§ **What the task requires**:
Starting with the first line and ending with the line that holds "PENDANT_STEPS = 4", repeat the material exactly.

■ ■ ■ ■

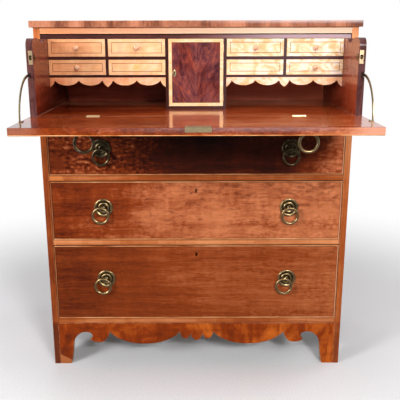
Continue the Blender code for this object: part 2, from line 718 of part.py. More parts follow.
def cell_levels(row):
    """The low and high z of a row of cells. Row 0 is the top one."""
    top = SIDE_TOP - row * (FIRST_ROW + ROW_BLADE)
    return top - (SECOND_ROW if row else FIRST_ROW), top


def gallery_partitions(on):
    """Posts, blades, dividers and shelves in one glued frame: a block with every cell cut right through it."""
    half = DESK_INSIDE - FIT
    front, back, past = GALLERY_FRONT, GALLERY_BACK, CUT_PAST
    low, high = (-half, front, DESK_LEVEL + FIT), (half, back, SIDE_TOP)
    frame = add_piece("gallery_partitions", box(low, high), "rosewood", on)
    cupboard_low = (-CUPBOARD_HALF, front - past, DESK_LEVEL + CUPBOARD_PLINTH)
    combine(frame, box(cupboard_low, (CUPBOARD_HALF, back + past, SIDE_TOP + past)), "DIFFERENCE")
    for sign in (-1, 1):
        for column in (0, 1):
            start, end = cell_edges(sign, column)
            if column == 1:
                start, end = (start - past, end) if sign < 0 else (start, end + past)
            for row in (0, 1):
                floor, ceiling = cell_levels(row)
                over = ceiling + past if row == 0 else ceiling
                combine(frame, box((start, front - past, floor), (end, back + past, over)), "DIFFERENCE")
        near, far = sorted((sign * CELL_START, sign * (half + past)))
        under = (near, front - past, DESK_LEVEL - past)
        combine(frame, box(under, (far, back + past, SHELF_LEVEL - PIGEONHOLE_SHELF)), "DIFFERENCE")


VALANCE_BOARD = 0.006
VALANCE_PENDANT = 0.0165
VALANCE_CUSP_DROP = 0.009
VALANCE_LOBE_DROP = 0.0245
VALANCE_PENDANT_DROP = 0.0288
PENDANT_TIP = 0.0016
PENDANT_BOW = 0.0022
PENDANT_STEPS = 4


def valance_outline(start, end, top):
    """Two modules, each of a half pendant, two lobes and a half pendant."""
    module = (end - start) / 2
    lobe_width = (module - 2 * VALANCE_PENDANT) / 2
    cusp, lowest, tip = top - VALANCE_CUSP_DROP, top - VALANCE_LOBE_DROP, top - VALANCE_PENDANT_DROP
    tip_half = PENDANT_TIP / 2
    points = [(end, top), (start, top), (start, tip)]
    for part in (0, 1):
        left = start + part * module
        first, middle, last = left + VALANCE_PENDANT, left + module / 2, left + module - VALANCE_PENDANT
        points += bowed((left + tip_half, tip), (first, cusp), PENDANT_BOW, PENDANT_STEPS)[:-1]
        points += lobe((first, cusp), (middle, cusp), lowest)
        points += lobe((middle, cusp), (last, cusp), lowest)[1:]
        points += bowed((last, cusp), (left + module - tip_half, tip), PENDANT_BOW, PENDANT_STEPS)[1:]
    points.append((end, tip))
    return points


def valance(name, sign, on):
    start, end = sorted((sign * (CELL_START + FIT), sign * (DESK_INSIDE - FIT)))
    outline = valance_outline(start, end, SHELF_LEVEL - PIGEONHOLE_SHELF - FIT)
    add_piece(name, prism(outline, GALLERY_FRONT, GALLERY_FRONT + VALANCE_BOARD, "xz"), "satinwood", on)


SMALL_FRONT = 0.010
SMALL_WALL = 0.006
SMALL_BOTTOM = 0.005
SMALL_HEADROOM = 0.004
KNOB_HOLE_RADIUS = 0.0014
# The knob's profile is (radius, distance in front of the drawer)
KNOB_PROFILE = (
    (0.0036, -0.0020),
    (0.0036, 0.0012),
    (0.0030, 0.0030),
    (0.0048, 0.0052),
    (0.0070, 0.0075),
    (0.0070, 0.0098),
    (0.0050, 0.0116),
)
KNOB_END = 0.0122
KNOB_FACETS = 16


def small_drawer(name, sign, column, row, knob, on):
    """A small drawer. Where its knob is lost, only the hole for it is left."""
    start, end = cell_edges(sign, column)
    floor, ceiling = cell_levels(row)
    path = carrier(f"{name}_path", ((start + end) / 2, GALLERY_FRONT, floor), on)
    back = GALLERY_FRONT + SMALL_DRAWER_LENGTH
    low = (start + SMALL_RUN, GALLERY_FRONT, floor + FIT)
    high = (end - SMALL_RUN, back, ceiling - SMALL_RUN)
    drawer = add_piece(name, box(low, high), "satinwood", path)
    inner_low = (low[0] + SMALL_WALL, GALLERY_FRONT + SMALL_FRONT, low[2] + SMALL_BOTTOM)
    inner_high = (high[0] - SMALL_WALL, back - SMALL_WALL, high[2] + CUT_PAST)
    combine(drawer, box(inner_low, inner_high), "DIFFERENCE")
    lowered = (low[0] - CUT_PAST, GALLERY_FRONT + SMALL_FRONT, high[2] - SMALL_HEADROOM)
    combine(drawer, box(lowered, (high[0] + CUT_PAST, back + CUT_PAST, high[2] + CUT_PAST)), "DIFFERENCE")
    middle = ((low[0] + high[0]) / 2, GALLERY_FRONT, (low[2] + high[2]) / 2)
    if knob:
        profile = [(0, KNOB_PROFILE[0][1]), *KNOB_PROFILE, (0, KNOB_END)]
        combine(drawer, turned(profile, middle, (0, -1, 0), KNOB_FACETS), "UNION")
    else:
        hole, through = KNOB_HOLE_RADIUS, SMALL_FRONT + CUT_PAST
        profile = [(0, -through), (hole, -through), (hole, CUT_PAST), (0, CUT_PAST)]
        combine(drawer, turned(profile, middle, (0, -1, 0), KNOB_FACETS), "DIFFERENCE")


DOOR_THICKNESS = 0.012
DOOR_KEY_INSET = 0.0173
DOOR_KEY_RISE = 0.1132


def cupboard_door(on):
    """The door swings on its right edge, on a pin line in the plane of its face."""
    half = CUPBOARD_HALF - SMALL_RUN
    low_z, high_z = DESK_LEVEL + CUPBOARD_PLINTH + SMALL_RUN, SIDE_TOP - SMALL_RUN
    swing = carrier("cupboard_door_swing", (half, GALLERY_FRONT, low_z), on)
    low, high = (-half, GALLERY_FRONT, low_z), (half, GALLERY_FRONT + DOOR_THICKNESS, high_z)
    door = add_piece("cupboard_door", box(low, high), "flame_mahogany", swing)
    outline = keyhole(-half + DOOR_KEY_INSET, DESK_LEVEL + DOOR_KEY_RISE)
    past = GALLERY_FRONT + DOOR_THICKNESS + CUT_PAST
    combine(door, prism(outline, GALLERY_FRONT - CUT_PAST, past, "xz"), "DIFFERENCE")


# The fall

LOCK_OFFSET = 0.005
LOCK_WIDTH = 0.068
LOCK_PLATE_DEPTH = 0.038
LOCK_PLATE = 0.0016
SELVEDGE_HEIGHT = 0.012
LOCK_CASE_WIDTH = 0.054
LOCK_CASE_DEPTH = 0.034
LOCK_CASE_THICKNESS = 0.0095
BOLT_MOUTH_WIDTH = 0.028
BOLT_MOUTH_HEIGHT = 0.006
BOLT_MOUTH_DEPTH = 0.001
LOCK_KEY_PLACE = 0.020


def lock_blocks(clear):
    """The three blocks of the fall's lock: its plate in the inner face, its selvedge and its case."""
    top, start = DESK_LEVEL - FIT, HINGE_LINE - FALL_LENGTH
    over = CUT_PAST if clear else 0
    blocks = []
    for width, depth, height in (
        (LOCK_WIDTH, LOCK_PLATE_DEPTH, LOCK_PLATE),
        (LOCK_WIDTH, LOCK_PLATE, SELVEDGE_HEIGHT),
        (LOCK_CASE_WIDTH, LOCK_CASE_DEPTH, LOCK_CASE_THICKNESS),
    ):
        half = width / 2 + clear
        low = (LOCK_OFFSET - half, start - over, top - height - clear)
        blocks.append(box(low, (LOCK_OFFSET + half, start + depth + clear, top + over)))
    return blocks


def fall_front(on):
    """The writing fall, open: its inner face is level with the desk, and its outer face is underneath."""
    top, face = DESK_LEVEL - FIT, DESK_LEVEL - FIT - FALL_THICKNESS + BEAD_RISE
    start, end = HINGE_LINE - FALL_LENGTH, HINGE_LINE - FIT
    panel = beaded_panel((-DESK_HALF, start), (DESK_HALF, end), top, face, "xy")
    fall = add_piece("fall_front", panel, "mahogany", on, smooth=True)
    for sign in (-1, 1):
        x = sign * HINGE_PLACE
        cut_for_knuckle(fall, x)
        half = HINGE_LENGTH / 2 + FIT
        low = (x - half, HINGE_LINE - LEAF_WIDTH - FIT, top - LEAF_THICKNESS - FIT)
        combine(fall, box(low, (x + half, end + CUT_PAST, top + CUT_PAST)), "DIFFERENCE")
    for block in lock_blocks(FIT):
        combine(fall, block, "DIFFERENCE")
    outline = [(x, -w) for x, w in keyhole(LOCK_OFFSET, -start - LOCK_KEY_PLACE)]
    combine(fall, prism(outline, face - CUT_PAST, top - LOCK_CASE_THICKNESS, "xy"), "DIFFERENCE")


def fall_lock(on):
    """The lock, let into the inner face and the free edge of the fall, with its bolt drawn in."""
    first, *others = lock_blocks(0)
    lock = add_piece("fall_lock", first, "brass", on)
    for block in others:
        combine(lock, block, "UNION")
    start, level = HINGE_LINE - FALL_LENGTH, DESK_LEVEL - FIT - SELVEDGE_HEIGHT / 2
    half, rise = BOLT_MOUTH_WIDTH / 2, BOLT_MOUTH_HEIGHT / 2
    low = (LOCK_OFFSET - half, start - CUT_PAST, level - rise)
    combine(lock, box(low, (LOCK_OFFSET + half, start + BOLT_MOUTH_DEPTH, level + rise)), "DIFFERENCE")


def quadrant_stay(name, sign, on):
    """A brass quadrant about the hinge line. Its foot stands on the fall, and its head stops in the groove."""
    outer = sign * (DESK_HALF - FIT)
    inner = outer - sign * STAY_THICKNESS
    start = math.asin(STAY_FOOT_PLATE / 2 / STAY_RADIUS)
    band = sector(
        STAY_RADIUS - STAY_WIDTH / 2, STAY_RADIUS + STAY_WIDTH / 2, start, HEAD_START + FIT / STAY_RADIUS, STAY_STEPS
    )
    stay = add_piece(name, prism(moved(band, HINGE_LINE, DESK_LEVEL), inner, outer, "yz"), "brass", on)
    head = sector(STAY_RADIUS - HEAD_WIDTH / 2, STAY_RADIUS + HEAD_WIDTH / 2, HEAD_START, HEAD_END, 2)
    combine(stay, prism(moved(head, HINGE_LINE, DESK_LEVEL), inner, outer, "yz"), "UNION")
    middle = HINGE_LINE - STAY_RADIUS
    near, far = sorted((outer, outer - sign * STAY_FOOT_SPREAD))
    low = (near, middle - STAY_FOOT_LENGTH / 2, DESK_LEVEL)
    combine(stay, box(low, (far, middle + STAY_FOOT_LENGTH / 2, DESK_LEVEL + STAY_FOOT_PLATE)), "UNION")


# How far each ring hangs out of plumb along the front
PLUMB = 0.0
LEFT_MIDDLE_LEAN = math.radians(20)
RIGHT_MIDDLE_LEAN = math.radians(-6)
LEFT_LOWER_LEAN = math.radians(24)
RIGHT_LOWER_LEAN = math.radians(22)

# Where the handles and keyholes sit over the middle of their drawers
UPPER_RISE = 0.002
MIDDLE_RISE = 0.010
LOWER_RISE = 0.013
KEY_FROM_TOP = 0.031


def build_carcass():
    top_board()
    side_board("left_side", -1)
    side_board("right_side", 1)
    back_panel()
    top_rail()
    dustboard("bottom_board", LOWER_FLOOR)
    dustboard("lower_dustboard", MIDDLE_FLOOR)
    dustboard("middle_dustboard", UPPER_FLOOR)
    dustboard("upper_dustboard", SECRETAIRE_FLOOR)
    front_apron()


def build_long_drawers():
    for name, floor, opening, rise, leans in (
        ("upper_drawer", UPPER_FLOOR, UPPER_OPENING, UPPER_RISE, (PLUMB, PLUMB)),
        ("middle_drawer", MIDDLE_FLOOR, MIDDLE_OPENING, MIDDLE_RISE, (LEFT_MIDDLE_LEAN, RIGHT_MIDDLE_LEAN)),
        ("lower_drawer", LOWER_FLOOR, LOWER_OPENING, LOWER_RISE, (LEFT_LOWER_LEAN, RIGHT_LOWER_LEAN)),
    ):
        on = carrier(f"{name}_path", (0, FRONT, floor))
        long_drawer(name, floor, opening, floor + opening - KEY_FROM_TOP, on)
        handle_level = floor + opening / 2 + rise
        for side, sign, lean in (("left", -1, leans[0]), ("right", 1, leans[1])):
            place = (sign * HANDLE_SPREAD, FRONT, handle_level)
            ring_handle(f"{name}_{side}", place, (0, -1, 0), lean, on)


def build_secretaire():
    slide = carrier("secretaire_path", (0, HINGE_LINE, DESK_LEVEL))
    secretaire_base(slide)
    secretaire_back(slide)
    gallery_top(slide)
    gallery_partitions(slide)
    cupboard_door(slide)
    for side, sign in (("left", -1), ("right", 1)):
        secretaire_side(f"secretaire_{side}_side", sign, slide)
        catch_plate(f"{side}_catch_plate", sign, slide)
        thumb_slide(f"{side}_thumb_slide", sign, slide)
        valance(f"{side}_valance", sign, slide)
        for column, place in ((1, "outer"), (0, "inner")):
            for row, level in ((0, "upper"), (1, "lower")):
                knob = not (place == "inner" and level == "lower")
                small_drawer(f"{side}_{place}_{level}_drawer", sign, column, row, knob, slide)
    return slide


def build_fall(slide):
    swing = carrier("fall_swing", (0, HINGE_LINE, DESK_LEVEL), slide)
    fall_front(swing)
    fall_lock(swing)
    for side, sign in (("left", -1), ("right", 1)):
        quadrant_stay(f"{side}_stay", sign, swing)
        fall_hinge(f"{side}_fall_hinge", sign, swing)
        under = DESK_LEVEL - FIT - FALL_THICKNESS + BEAD_RISE
        place = (sign * HANDLE_SPREAD, HINGE_LINE - FALL_LENGTH / 2, under)
        ring_handle(f"fall_{side}", place, (0, 0, -1), PLUMB, swing)


def main():
    clear_scene()
    build_carcass()
    build_long_drawers()
    build_fall(build_secretaire())


main()
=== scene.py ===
"""The looks of a mahogany secretaire chest: finishes, softened arrises, fine brasswork, camera and light.

Everything is in metres, with X across the front, -Y the front and Z up. Places are read from the frame's
nodes, and colours are written as sRGB values from 0 to 255.
"""

import json
import math

import bmesh
import bpy
from mathutils import Matrix, Vector


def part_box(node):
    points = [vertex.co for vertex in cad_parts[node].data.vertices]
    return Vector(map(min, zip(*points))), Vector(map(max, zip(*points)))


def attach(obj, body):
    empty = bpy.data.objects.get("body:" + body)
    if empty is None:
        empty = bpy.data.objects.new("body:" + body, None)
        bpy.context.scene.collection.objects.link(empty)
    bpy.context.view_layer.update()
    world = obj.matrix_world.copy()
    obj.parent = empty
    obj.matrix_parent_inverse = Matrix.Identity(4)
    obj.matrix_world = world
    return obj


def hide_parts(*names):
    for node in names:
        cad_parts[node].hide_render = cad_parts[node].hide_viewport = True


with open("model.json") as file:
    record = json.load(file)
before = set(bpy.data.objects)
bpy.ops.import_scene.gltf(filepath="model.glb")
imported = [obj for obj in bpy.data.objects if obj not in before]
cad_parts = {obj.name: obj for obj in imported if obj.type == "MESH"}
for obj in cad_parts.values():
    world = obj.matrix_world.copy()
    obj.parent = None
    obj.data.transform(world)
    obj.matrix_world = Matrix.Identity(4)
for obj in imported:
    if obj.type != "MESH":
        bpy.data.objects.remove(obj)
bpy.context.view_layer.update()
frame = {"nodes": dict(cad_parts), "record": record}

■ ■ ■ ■

§ **Output of the exercise**:
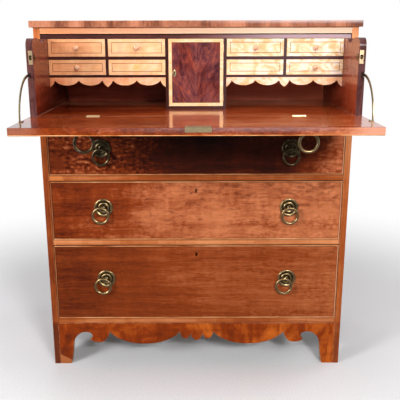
Continue the Blender code for this object: part 2, from line 718 of part.py. More parts follow.
def cell_levels(row):
    """The low and high z of a row of cells. Row 0 is the top one."""
    top = SIDE_TOP - row * (FIRST_ROW + ROW_BLADE)
    return top - (SECOND_ROW if row else FIRST_ROW), top


def gallery_partitions(on):
    """Posts, blades, dividers and shelves in one glued frame: a block with every cell cut right through it."""
    half = DESK_INSIDE - FIT
    front, back, past = GALLERY_FRONT, GALLERY_BACK, CUT_PAST
    low, high = (-half, front, DESK_LEVEL + FIT), (half, back, SIDE_TOP)
    frame = add_piece("gallery_partitions", box(low, high), "rosewood", on)
    cupboard_low = (-CUPBOARD_HALF, front - past, DESK_LEVEL + CUPBOARD_PLINTH)
    combine(frame, box(cupboard_low, (CUPBOARD_HALF, back + past, SIDE_TOP + past)), "DIFFERENCE")
    for sign in (-1, 1):
        for column in (0, 1):
            start, end = cell_edges(sign, column)
            if column == 1:
                start, end = (start - past, end) if sign < 0 else (start, end + past)
            for row in (0, 1):
                floor, ceiling = cell_levels(row)
                over = ceiling + past if row == 0 else ceiling
                combine(frame, box((start, front - past, floor), (end, back + past, over)), "DIFFERENCE")
        near, far = sorted((sign * CELL_START, sign * (half + past)))
        under = (near, front - past, DESK_LEVEL - past)
        combine(frame, box(under, (far, back + past, SHELF_LEVEL - PIGEONHOLE_SHELF)), "DIFFERENCE")


VALANCE_BOARD = 0.006
VALANCE_PENDANT = 0.0165
VALANCE_CUSP_DROP = 0.009
VALANCE_LOBE_DROP = 0.0245
VALANCE_PENDANT_DROP = 0.0288
PENDANT_TIP = 0.0016
PENDANT_BOW = 0.0022
PENDANT_STEPS = 4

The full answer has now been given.